I removed all code related with tracing :
As said in Intel’ site : The Intel Math Kernel Library provides developers of scientific and engineering software with a set of linear algebra (the Basic Linear Algebra Subroutines–BLAS) and fast Fourier transform functions as static and dynamic libraries for the Windows* NT* and Windows 95 operating systems. The Math Kernel Library is highly optimized software for Pentium® Pro and Pentium II processors. The level 3 BLAS have also been multithreaded to provide even more performance on multiple CPU systems running Windows NT. The Math Kernel Library also provides good performance on Pentium and other Intel processors.
Well, so I have a high performance level 3 BLAS library. Then in the matrix library, I just remove all standard code for adds, products, sums and so on, with calls to this library. I also made a standard header for this library so that everyone could call it from C/C++.
Well, the result is the matrix class :
This little program constructs a PASCAL matrix, use Cholesky decomposition and test the result.
#include "matrix.h" void main() { INDEX M = 50, i, j; matrix a(M, M), b, d; cout << "testing cholesky decomposition " << endl; // matrix comstruction a.col(1)=1.0; // set the a first column elements to 1.0 a.row(1)=1.0; // set the a first row elements to 1.0 for (j=2; j<=M; j++) for (i=2; i<=M; i++) a(i, j)=a(i-1, j)+a(i, j-1); // use a choldec object for decomposition choldec c(a); if (c.ok()) // decompose the matrix { c.chol(b); // copy the decomposed matrix in b d = b.MultT(b); // d must be equal to a cout << "residu " << norm(a-d) << endl; } }
What about the benchmark ? What speed can you achieve with this library ? It depends on the number of processors you have. As descripted in the Intel Math Kernel Library, the level 3 BLAS functions are multithreaded. So you can make a dgemm with many processors. I give here the timing results I get with a double processor pentium II 266 MHz / 192 Mo RAM computer under NT4.0.

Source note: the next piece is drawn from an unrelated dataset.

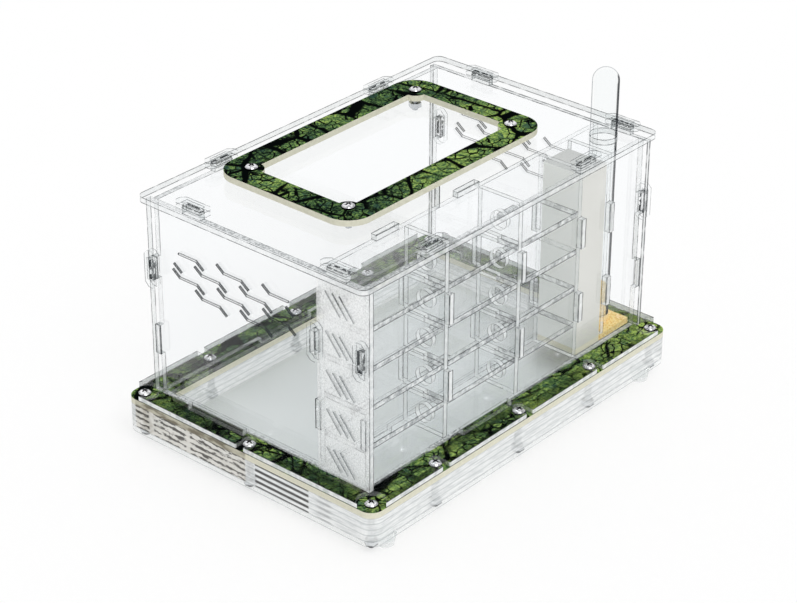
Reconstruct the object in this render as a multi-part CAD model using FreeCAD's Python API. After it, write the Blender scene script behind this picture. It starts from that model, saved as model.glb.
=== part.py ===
# Ant habitat cut from clear sheet: a louvred base tray, a glazed box with a nest and a water
# tower along its front, and a lid with a printed frame. Millimetres, +Z up, the origin on the
# floor under the middle of the base. The nest lies along the front, at -Y.
import FreeCAD
import Part
import math
import os

Vector = FreeCAD.Vector

# Sheet and fits
sheet = 3.0
fit_gap = 0.1
run_gap = 0.3

# Base tray
base_length = 220.0
base_depth = 155.0
tray_layers = 4
seat_ledge = 1.5
screw_inset = 6.5
side_screw_from_left = 50.0
side_screw_from_right = 56.0
end_screw_offset = 3.0
corner_notch_reach = 0.5
notch_mouth = 5.0
floor_sheet_thickness = 1.0

# Feet
foot_height = 6.0
foot_diameter = 10.0
foot_ground_diameter = 8.0
foot_inset_x = 15.0
foot_inset_y = 5.5

# Box: the base stands out round it by a margin
base_margin_x = 9.7
base_margin_y = 10.4
wall_height = 100.0
wall_end_margin = 2.0
wall_foot_centre = -15.5
wall_foot_length = 35.0
side_foot_from_screw = 25.0

# Tenons, and the keys on those that stand through the lid and the side walls
tenon_length = 15.0
key_tenon_length = 11.0
key_length = 19.0
key_width = 7.0
key_corner = 2.2
key_rib_width = 0.8
key_slot_play = 0.3
long_key_from_left = 45.0
long_key_from_right = 46.2
left_key_from_front = 18.5
left_key_from_back = 28.8
right_key_from_front = 15.6
right_key_from_back = 32.5
wall_key_below_lid = 34.0

# Nest: clear widths of the two rooms at the left, the third takes the rest
nest_depth = 23.7
shelf_count = 4
storey_height = 16.7
left_room_width = 52.8
middle_room_width = 48.5
doorway_diameter = 9.5
shelf_tab_length = 12.0
lid_tab_from_left = 41.8
lid_tab_pitch = 55.5
partition_foot_from_left = 37.3
partition_foot_pitch = 90.0

# Water tower: clear widths of its two bays
plaster_bay_width = 19.0
tube_bay_width = 20.8
pad_thickness = 3.0
plaster_height = 93.0
tube_clearance = 2.4
tube_diameter = 13.0
tube_wall = 1.2
tube_length = 130.0
plug_flange_height = 4.0
plug_insert_height = 15.0

# Lid and its printed frame
lid_overhang = 4.6
lid_corner_radius = 4.0
window_margin_left = 28.9
window_margin_right = 25.7
window_margin_front = 7.3
window_margin_back = 5.3
window_band = 13.3
window_screw_inset = 12.8
window_ear_radius = 6.0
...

| function | calls | timing |
|---|---|---|
| Element addressing | ||
| xmat | 10000000 | delay per call : 0.3891 us |
| mat | 10000000 | delay per call : 0.3375 us |
| operator () | 10000000 | delay per call : 0.3594 us |
| rmat | 10000000 | delay per call : 0.6 us |
| tran [ 10000000 [ delay per call : 0.3484 us | ||
| vec | 20000 | delay per call : 0.8 us |
| Scaling : operator *= double | ||
| operator *= | 100 calls for a 1000 x 1000 matrix | per call : 0.07562s, delay per element : 0.07562 us, 13.224 MFlops |
| Normation : norm() | ||
| norm | 100 calls for a 1000000 vector | delay per call : 0.03391 s delay per element : 0.03391 us, 29.49 MFlops |
| Addition of matrix : c = a+b | ||
| operator +(mat,mat) | 10 calls for a 1000 x 1000 matrix | delay per call : 0.3906 s delay per element : 0.3906 us, 2.5602 MFlops |
| Matrix vector product : c = a*b | ||
| operator *(mat,vec) | 100 calls for a 1000 x 1000 matrix | delay per call : 0.04282 s delay per element : 0.04282 us, 46.707 MFlops |
| Matrix matrix product : c = a*b, 1 processor | ||
| operator *(mat,mat) | 1 call for a 1000 x 1000 matrix | delay per call : 10.516 s delay per element : 10.516 us, 190.19 MFlops |
| Matrix matrix product : c = a*b, 2 processors | ||
| operator *(mat,mat) | 1 call for a 1000 x 1000 matrix | delay per call : 5.484 s delay per element : 5.484 us, 364.7 MFlops |
| c.AddMult(2.0,a,b) versus c+=2.0*a*b | ||
| c += 2.0*a*b | 50 calls for a 1000 x 1000 matrix | delay per call : 0.32968 s delay per element : 0.32968 us, 12.133 MFlops |
| c.AddMult(2.0, a, b) | 50 calls for a 1000 x 1000 matrix | delay per call : 0.04344 s delay per element : 0.04344 us, 92.081 MFlops |
To use this library you have to download the Intel Math Kernel Library. It have to be on your library path when you compile.